Unraveling an ancient mystery

January 17, 2020

Janick

For years, researchers assumed a work known as the Voynich Codex was a 15th century European manuscript. Its pages are filled with illustrations of plants, animals, astrological signs, bathing nymphs and symbolic language that has been undecipherable.

But in Unraveling the Voynich Codex (Springer, 2018), Jules Janick, distinguished professor of horticulture, and Arthur O. Tucker, emeritus herbarium director at Delaware State University, have identified the work as a 16th century Mexican manuscript. Canadian linguist Fernando Moreira and Purdue wildlife ecologist Elizabeth Flaherty also contributed to the book.

Identification of 60 plants and 12 animals indigenous to the New World in the manuscript provided the key to the mystery. The authors viewed specific illustrations as hard proof of a post-Columbian manuscript.

“Simply put, there is no way a manuscript written on vellum that contains a sunflower and an armadillo could have been written before 1492,” Janick says.

ArmadilloThe authors also identified the illustrator and author based on their initials and names embedded in the first botanical illustration. The book is written in a symbolic script that some of the world’s most distinguished cryptologists have been unable to decode, but Tucker deciphered the symbols using the Mesoamerican names of labeled plants as the Rosetta Stone. While several words have been deciphered, the full text remains untranslated.
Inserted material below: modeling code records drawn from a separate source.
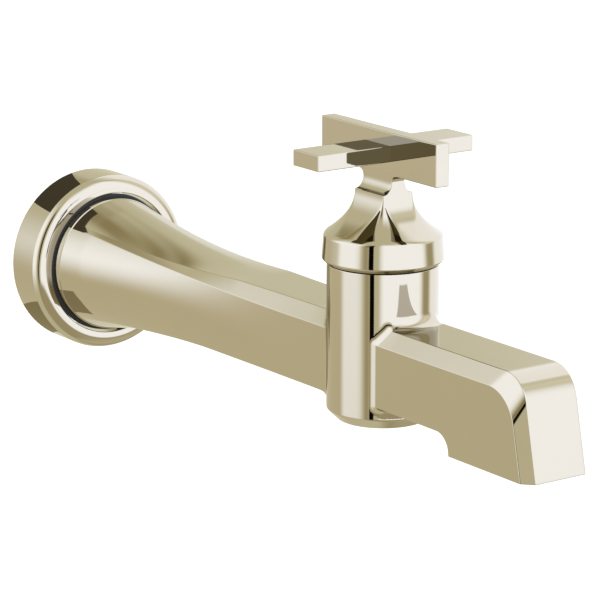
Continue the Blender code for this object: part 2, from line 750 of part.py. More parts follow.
def front_spout():
    """Spout whose upright sections turn down to lie flat at the outlet."""
    side_height = SPOUT_TOP - CHAMFER_DOWN
    root_end = AXIS_REACH + BARREL_RADIUS + ROOT_FILLET
    sections = []
    for reach in np.linspace(AXIS_REACH + BARREL_RADIUS / 2, root_end, 7):
        straight = (float(reach), SPOUT_TOP), (float(reach), side_height), (float(reach), SPOUT_UNDERSIDE)
        sections.append(spout_section(*straight))
    for front, side, under in zip(*spout_outlines(12)):
        sections.append(spout_section(front, side, under))
    spout = loft("front_spout", sections)
    cut(spout, barrel_cutter("spout_barrel_cutter"))
    way = (0, 0, OUTLET_PORT_HEIGHT)
    waterway = rod(
        "spout_waterway_cutter", WATERWAY_RADIUS, AXIS_REACH, AERATOR_REACH, way, FORWARD, FINE, CUTTERS
    )
    cut(spout, waterway)
    riser = [
        (0, OUTLET_PORT_HEIGHT),
        (OUTLET_RISER_RADIUS, OUTLET_PORT_HEIGHT),
        (OUTLET_RISER_RADIUS, OUTLET_BOTTOM + AERATOR_ROOM),
        (AERATOR_BORE, OUTLET_BOTTOM + AERATOR_ROOM),
        (AERATOR_BORE, OUTLET_BOTTOM - 5),
        (0, OUTLET_BOTTOM - 5),
    ]
    cut(spout, turned("outlet_riser_cutter", riser, (0, -AERATOR_REACH, 0), collection=CUTTERS))
    belong(spout, NICKEL, BODY)


def aerator():
    """Recessed aerator: housing, flow straightener, screen and washer, from the mouth up."""
    place = (0, -AERATOR_REACH, OUTLET_BOTTOM)
    outer = AERATOR_BORE - CLEARANCE
    inner = outer - HOUSING_WALL
    lip = 1.0
    bottom = AERATOR_RECESS
    profile = [
        (outer, bottom + HOUSING_HEIGHT),
        (outer, bottom),
        (inner - lip, bottom),
        (inner - lip, bottom + lip),
        (inner, bottom + lip),
        (inner, bottom + HOUSING_HEIGHT),
    ]
    housing = turned("aerator_housing", profile, place, closed=True)
    for i, angle in enumerate((0.0, 90.0)):
        slot = block(f"key_slot_cutter_{i}", (2 * outer + 2, 2.0, 1.2), place, CUTTERS)
        slot.matrix_world = slot.matrix_world @ Matrix.Rotation(math.radians(angle), 4, "Z")
        slot.matrix_world.translation.z = (OUTLET_BOTTOM + AERATOR_RECESS) * MM
        cut(housing, slot)
    belong(housing, PLASTIC, BODY)

    insert_radius = inner - CLEARANCE
    insert_bottom = bottom + lip + CLEARANCE
    insert_top = insert_bottom + STRAIGHTENER_HEIGHT
    insert = rod("flow_straightener", insert_radius, insert_bottom, insert_top, place, segments=32)
    for i, (x, y) in enumerate(hexagon_spots(STRAIGHTENER_PITCH, 2)):
        at = (x, y - AERATOR_REACH, OUTLET_BOTTOM)
        hole = rod(
            f"stream_cutter_{i}", STRAIGHTENER_HOLE, insert_bottom - 1, insert_top + 1, at,
            segments=6, collection=CUTTERS,
        )
        cut(insert, hole)
    belong(insert, PLASTIC, BODY)

    screen_bottom = insert_top + CLEARANCE
    screen = rod(
        "aerator_screen", insert_radius, screen_bottom, screen_bottom + SCREEN_THICKNESS, place, segments=32
    )
    for i, (x, y) in enumerate(hexagon_spots(STRAIGHTENER_PITCH * 1.3, 1)):
        at = (x, y - AERATOR_REACH, OUTLET_BOTTOM)
        hole = rod(
            f"screen_cutter_{i}", STRAIGHTENER_HOLE * 1.4, screen_bottom - 1,
            screen_bottom + SCREEN_THICKNESS + 1, at, segments=4, collection=CUTTERS,
        )
        cut(screen, hole)
    belong(screen, STEEL, BODY)

    washer_bottom = bottom + HOUSING_HEIGHT + CLEARANCE
    washer = ring(
        "aerator_washer", outer - WASHER_WIDTH, outer, washer_bottom, washer_bottom + WASHER_THICKNESS, place,
        segments=FINE,
    )
    belong(washer, RUBBER, BODY)


def hexagon_spots(pitch, rings):
    """Centres of a hexagonal pattern of holes with this many rings round the middle one."""
    spots = []
    for column in range(-rings, rings + 1):
        for row in range(-rings, rings + 1):
            if abs(column + row) <= rings:
                spots.append((pitch * (column + row / 2), pitch * row * math.sqrt(3) / 2))
    return spots


# ---------------------------------------------------------------- cartridge


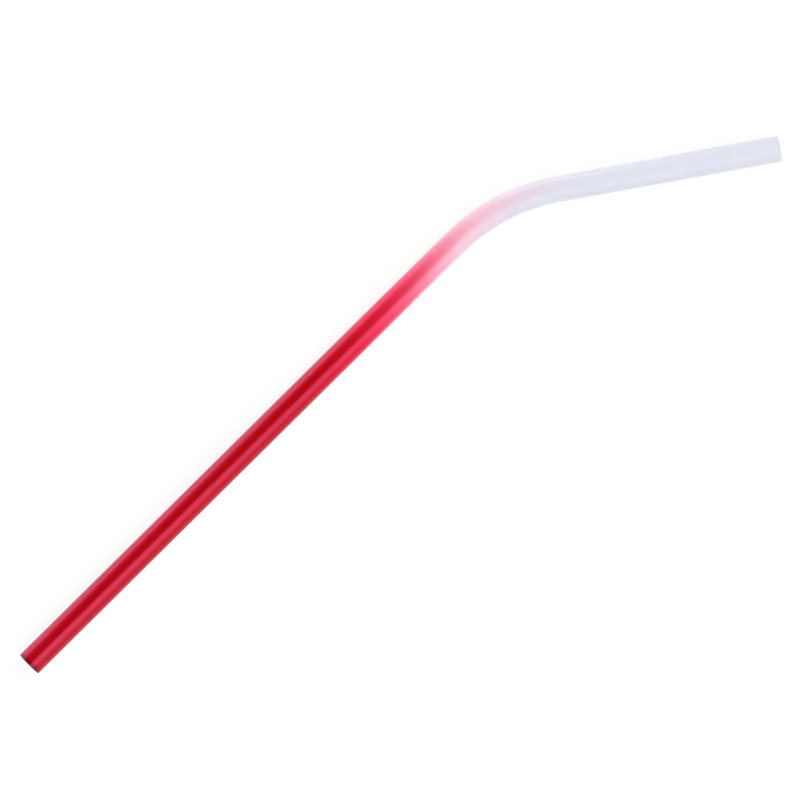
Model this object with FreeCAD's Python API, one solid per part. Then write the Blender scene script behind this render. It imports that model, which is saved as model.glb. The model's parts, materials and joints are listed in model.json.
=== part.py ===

Identifying the Voynich manuscript as a New World text gives scholars valuable information about the culture of post-conquest Mexican society that, importantly, is unfiltered by Spanish or Inquisitorial censors. Janick and Tucker conclude the Voynich Codex is a compendium of Aztec knowledge that is largely medicinal and herbal but includes information on astronomy, astrology and ritual bathing. In Flora of the Voynich Codex: An Exploration of Aztec Plants (Springer 2019), Tucker and Janick increase the number of identified plants in the Voynich Codex to 166.